_What is required_. Report each line of the data that has "frame" somewhere in it.

_Rows from an object dataset_.
-- begin --
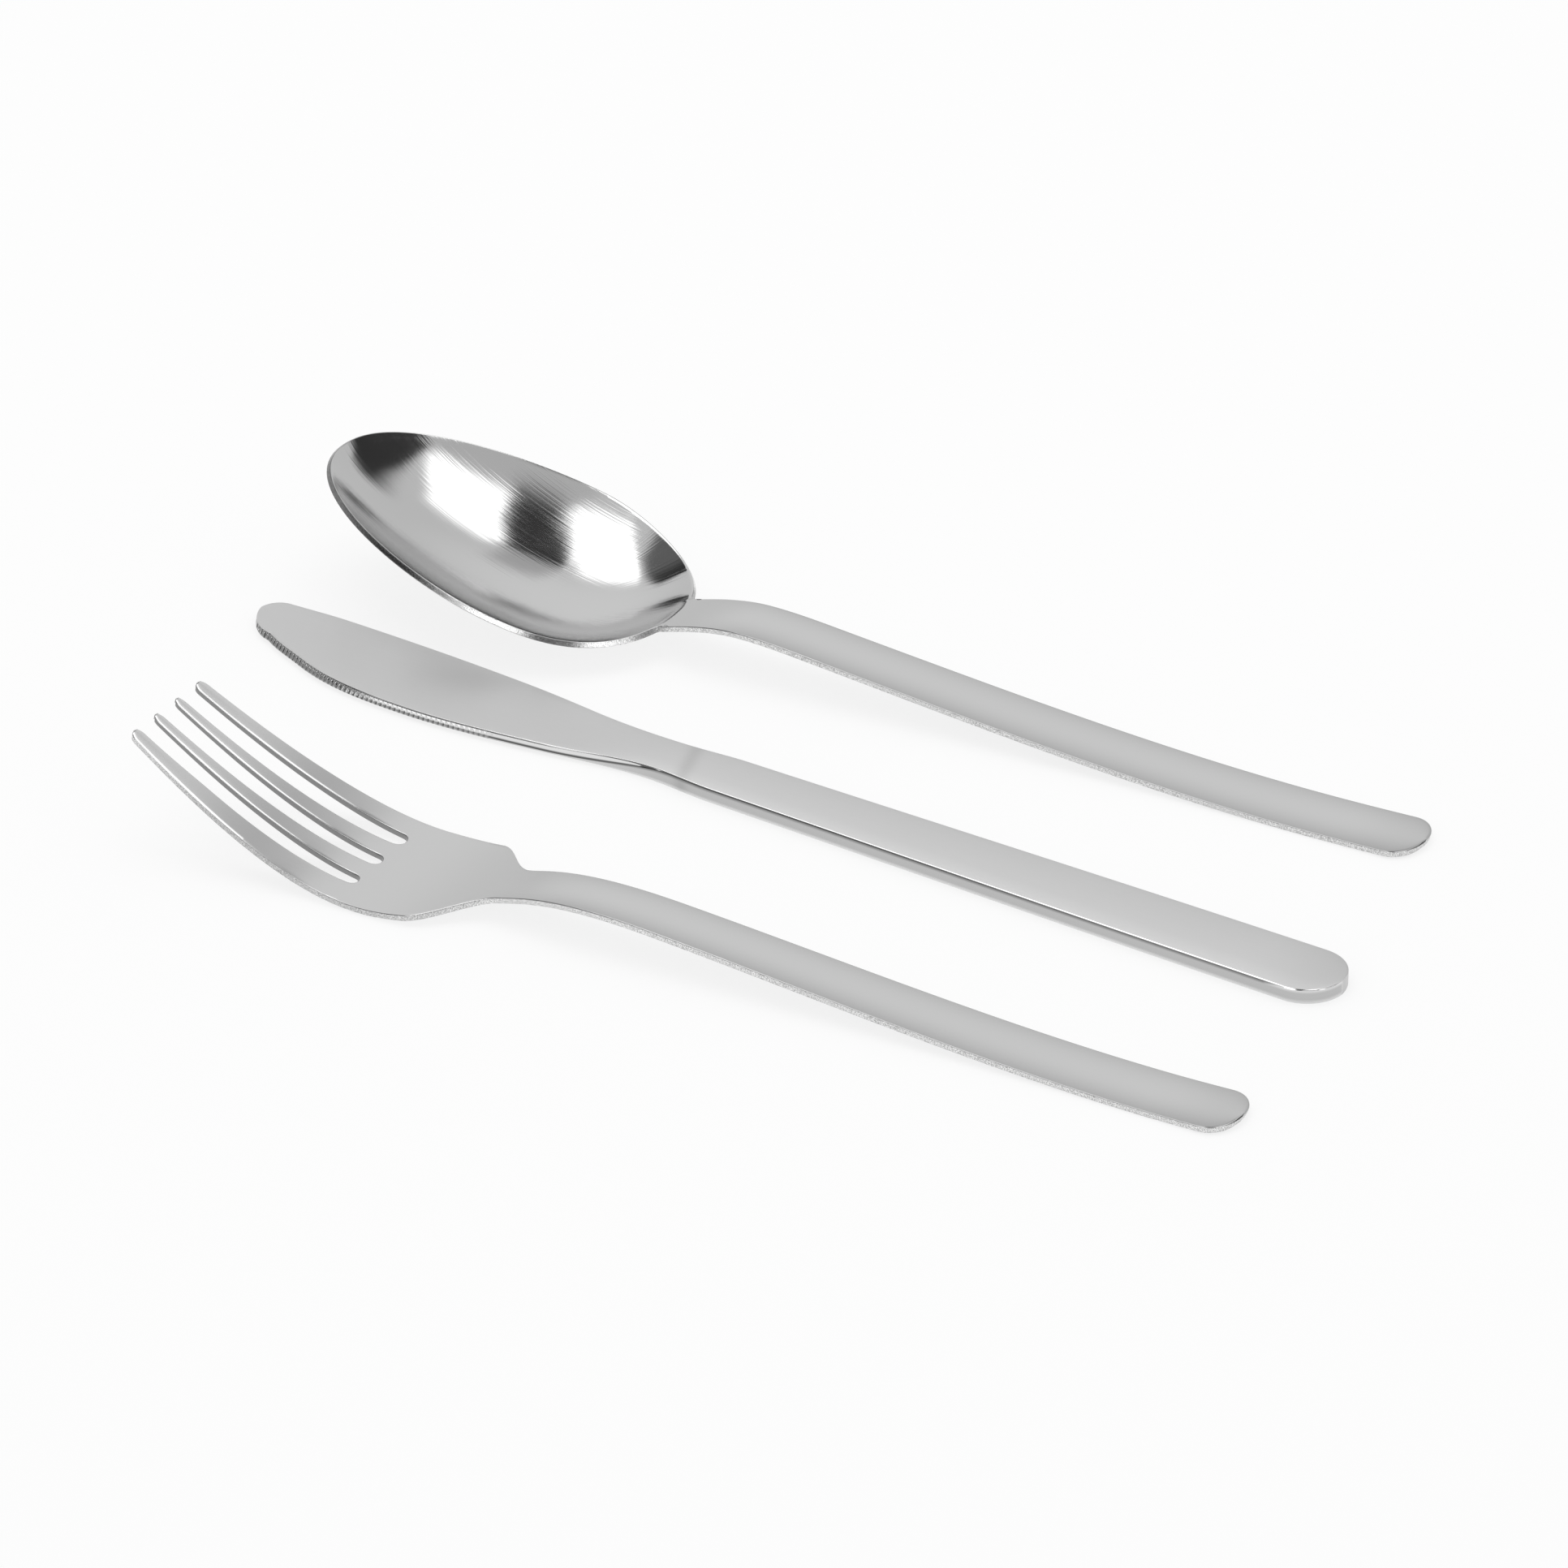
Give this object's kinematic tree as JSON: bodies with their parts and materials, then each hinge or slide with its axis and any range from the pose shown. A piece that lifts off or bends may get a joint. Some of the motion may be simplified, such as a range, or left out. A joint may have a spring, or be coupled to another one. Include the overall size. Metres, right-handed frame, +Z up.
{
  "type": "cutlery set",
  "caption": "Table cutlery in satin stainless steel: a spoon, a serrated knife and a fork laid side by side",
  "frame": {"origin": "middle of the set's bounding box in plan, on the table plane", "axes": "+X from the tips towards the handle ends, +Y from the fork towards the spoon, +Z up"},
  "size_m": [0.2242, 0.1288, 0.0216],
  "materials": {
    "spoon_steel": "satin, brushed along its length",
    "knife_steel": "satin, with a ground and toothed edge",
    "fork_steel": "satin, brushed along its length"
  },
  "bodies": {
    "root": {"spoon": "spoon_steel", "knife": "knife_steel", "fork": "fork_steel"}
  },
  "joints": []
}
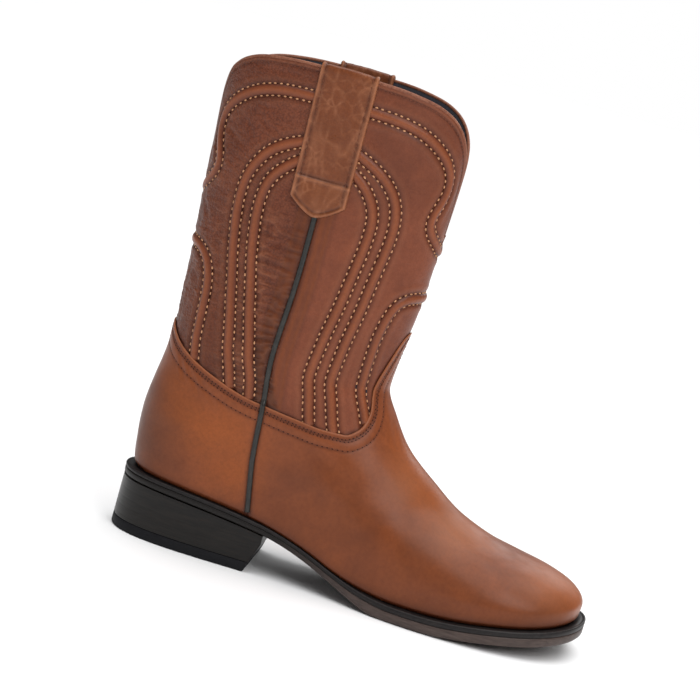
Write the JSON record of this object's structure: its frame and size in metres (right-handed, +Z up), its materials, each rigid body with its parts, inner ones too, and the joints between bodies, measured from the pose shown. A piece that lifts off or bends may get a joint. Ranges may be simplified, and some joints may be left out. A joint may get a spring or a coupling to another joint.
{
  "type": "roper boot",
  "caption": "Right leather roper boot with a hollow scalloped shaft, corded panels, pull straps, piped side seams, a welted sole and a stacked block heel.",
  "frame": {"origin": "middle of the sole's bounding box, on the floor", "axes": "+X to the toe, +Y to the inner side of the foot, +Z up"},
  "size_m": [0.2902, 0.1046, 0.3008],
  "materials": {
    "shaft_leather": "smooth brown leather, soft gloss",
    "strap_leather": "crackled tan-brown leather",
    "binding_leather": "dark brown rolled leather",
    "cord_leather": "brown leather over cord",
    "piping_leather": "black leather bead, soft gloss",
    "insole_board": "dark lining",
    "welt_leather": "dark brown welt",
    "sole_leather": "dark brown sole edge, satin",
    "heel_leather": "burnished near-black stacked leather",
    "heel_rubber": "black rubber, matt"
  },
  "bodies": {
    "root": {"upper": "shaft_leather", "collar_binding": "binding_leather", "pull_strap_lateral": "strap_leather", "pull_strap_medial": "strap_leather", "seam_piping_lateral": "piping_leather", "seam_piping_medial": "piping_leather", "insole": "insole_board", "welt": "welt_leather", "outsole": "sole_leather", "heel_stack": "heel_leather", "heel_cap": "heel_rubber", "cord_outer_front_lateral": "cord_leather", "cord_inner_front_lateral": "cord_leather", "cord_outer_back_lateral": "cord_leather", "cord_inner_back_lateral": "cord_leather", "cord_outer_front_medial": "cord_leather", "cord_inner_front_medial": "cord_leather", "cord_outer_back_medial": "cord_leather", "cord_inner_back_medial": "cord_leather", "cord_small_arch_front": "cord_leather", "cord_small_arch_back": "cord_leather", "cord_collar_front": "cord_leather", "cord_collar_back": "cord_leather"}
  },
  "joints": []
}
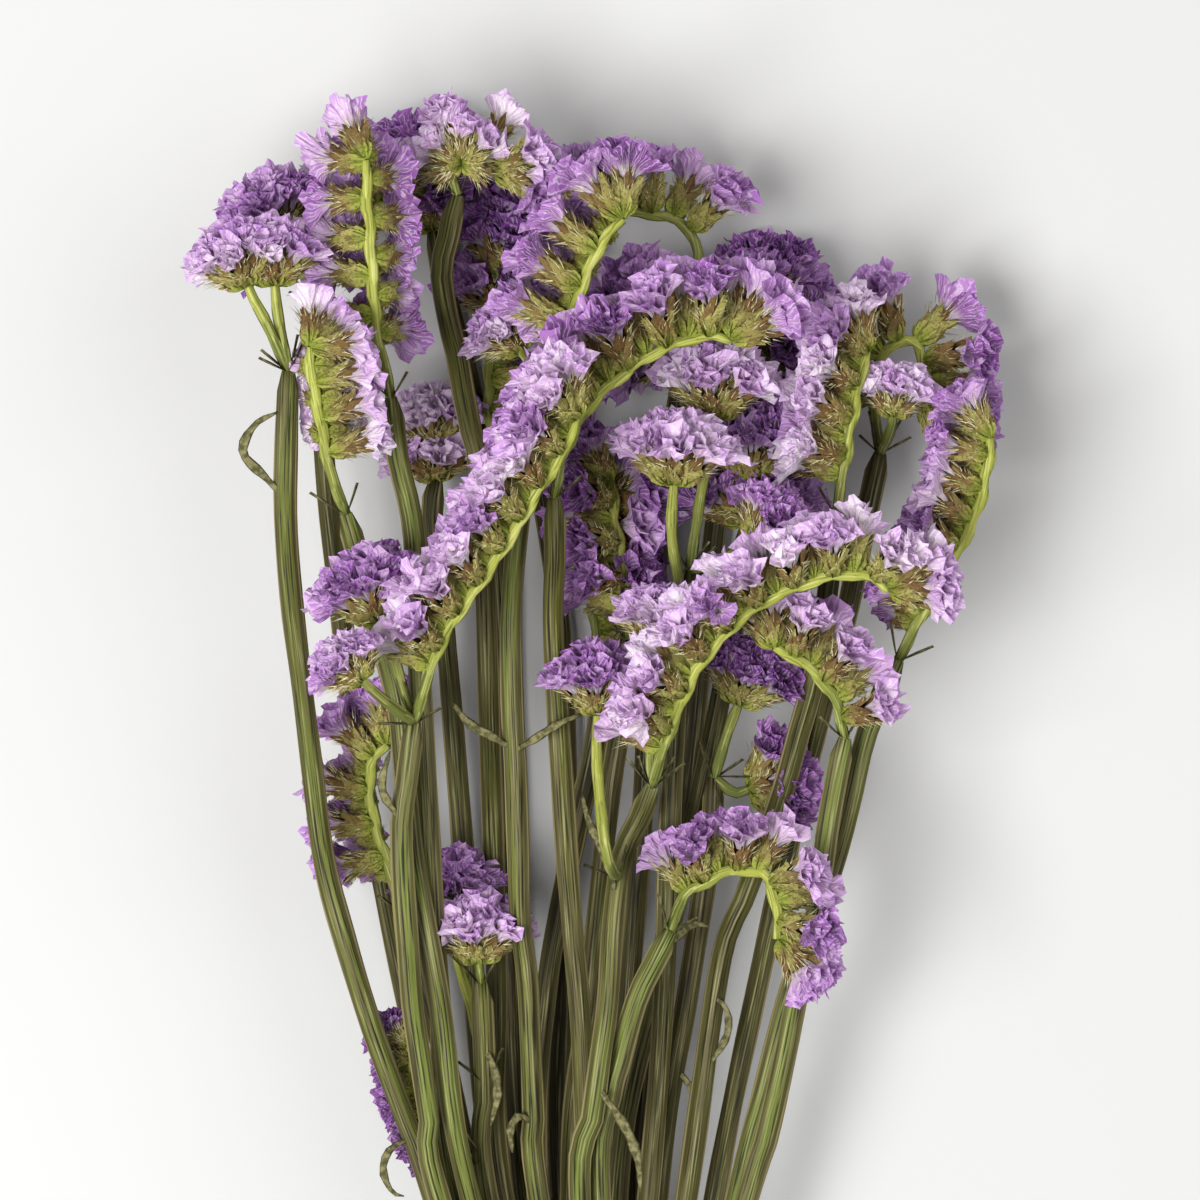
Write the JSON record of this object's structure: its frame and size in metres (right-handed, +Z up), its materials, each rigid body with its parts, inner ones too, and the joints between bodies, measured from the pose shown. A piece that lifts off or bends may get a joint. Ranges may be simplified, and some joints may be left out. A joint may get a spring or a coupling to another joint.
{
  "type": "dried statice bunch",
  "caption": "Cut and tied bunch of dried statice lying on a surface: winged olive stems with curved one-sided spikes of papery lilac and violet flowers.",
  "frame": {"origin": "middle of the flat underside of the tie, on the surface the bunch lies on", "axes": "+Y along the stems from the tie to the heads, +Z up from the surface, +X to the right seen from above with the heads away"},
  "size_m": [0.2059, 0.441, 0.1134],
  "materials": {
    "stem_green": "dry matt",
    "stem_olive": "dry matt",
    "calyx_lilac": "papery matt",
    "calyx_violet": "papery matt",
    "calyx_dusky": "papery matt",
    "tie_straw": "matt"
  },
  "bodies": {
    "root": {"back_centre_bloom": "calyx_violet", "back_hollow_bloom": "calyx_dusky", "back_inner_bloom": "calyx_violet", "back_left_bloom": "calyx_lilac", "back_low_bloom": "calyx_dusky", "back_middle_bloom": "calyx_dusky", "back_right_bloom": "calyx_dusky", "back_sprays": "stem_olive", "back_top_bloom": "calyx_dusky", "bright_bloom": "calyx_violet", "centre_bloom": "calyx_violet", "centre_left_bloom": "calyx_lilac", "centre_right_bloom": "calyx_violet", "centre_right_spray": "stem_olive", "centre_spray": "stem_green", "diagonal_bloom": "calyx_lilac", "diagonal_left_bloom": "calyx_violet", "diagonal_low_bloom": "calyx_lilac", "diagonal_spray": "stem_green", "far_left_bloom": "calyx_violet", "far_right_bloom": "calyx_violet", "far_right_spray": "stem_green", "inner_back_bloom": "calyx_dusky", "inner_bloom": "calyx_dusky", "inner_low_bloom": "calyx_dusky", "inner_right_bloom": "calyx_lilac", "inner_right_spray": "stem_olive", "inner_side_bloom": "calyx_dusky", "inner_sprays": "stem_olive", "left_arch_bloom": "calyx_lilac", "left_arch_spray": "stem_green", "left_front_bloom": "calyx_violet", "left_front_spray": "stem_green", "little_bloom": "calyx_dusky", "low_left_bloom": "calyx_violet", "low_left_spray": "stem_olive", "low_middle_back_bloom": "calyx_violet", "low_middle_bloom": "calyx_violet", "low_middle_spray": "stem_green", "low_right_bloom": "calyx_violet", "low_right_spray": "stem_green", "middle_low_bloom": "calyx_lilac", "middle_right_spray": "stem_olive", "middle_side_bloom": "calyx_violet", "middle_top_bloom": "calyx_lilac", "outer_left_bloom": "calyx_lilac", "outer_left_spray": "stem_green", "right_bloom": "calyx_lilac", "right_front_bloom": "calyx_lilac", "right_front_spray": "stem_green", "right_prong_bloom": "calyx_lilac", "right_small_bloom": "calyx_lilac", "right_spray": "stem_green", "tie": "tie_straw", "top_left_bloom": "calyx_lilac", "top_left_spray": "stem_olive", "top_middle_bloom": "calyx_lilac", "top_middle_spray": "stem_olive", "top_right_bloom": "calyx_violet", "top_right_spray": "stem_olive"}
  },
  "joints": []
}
-- end --
_Correct result_.
Give this object's kinematic tree as JSON: bodies with their parts and materials, then each hinge or slide with its axis and any range from the pose shown. A piece that lifts off or bends may get a joint. Some of the motion may be simplified, such as a range, or left out. A joint may have a spring, or be coupled to another one. Include the overall size. Metres, right-handed frame, +Z up.
  "frame": {"origin": "middle of the set's bounding box in plan, on the table plane", "axes": "+X from the tips towards the handle ends, +Y from the fork towards the spoon, +Z up"},
Write the JSON record of this object's structure: its frame and size in metres (right-handed, +Z up), its materials, each rigid body with its parts, inner ones too, and the joints between bodies, measured from the pose shown. A piece that lifts off or bends may get a joint. Ranges may be simplified, and some joints may be left out. A joint may get a spring or a coupling to another joint.
  "frame": {"origin": "middle of the sole's bounding box, on the floor", "axes": "+X to the toe, +Y to the inner side of the foot, +Z up"},
Write the JSON record of this object's structure: its frame and size in metres (right-handed, +Z up), its materials, each rigid body with its parts, inner ones too, and the joints between bodies, measured from the pose shown. A piece that lifts off or bends may get a joint. Ranges may be simplified, and some joints may be left out. A joint may get a spring or a coupling to another joint.
  "frame": {"origin": "middle of the flat underside of the tie, on the surface the bunch lies on", "axes": "+Y along the stems from the tie to the heads, +Z up from the surface, +X to the right seen from above with the heads away"},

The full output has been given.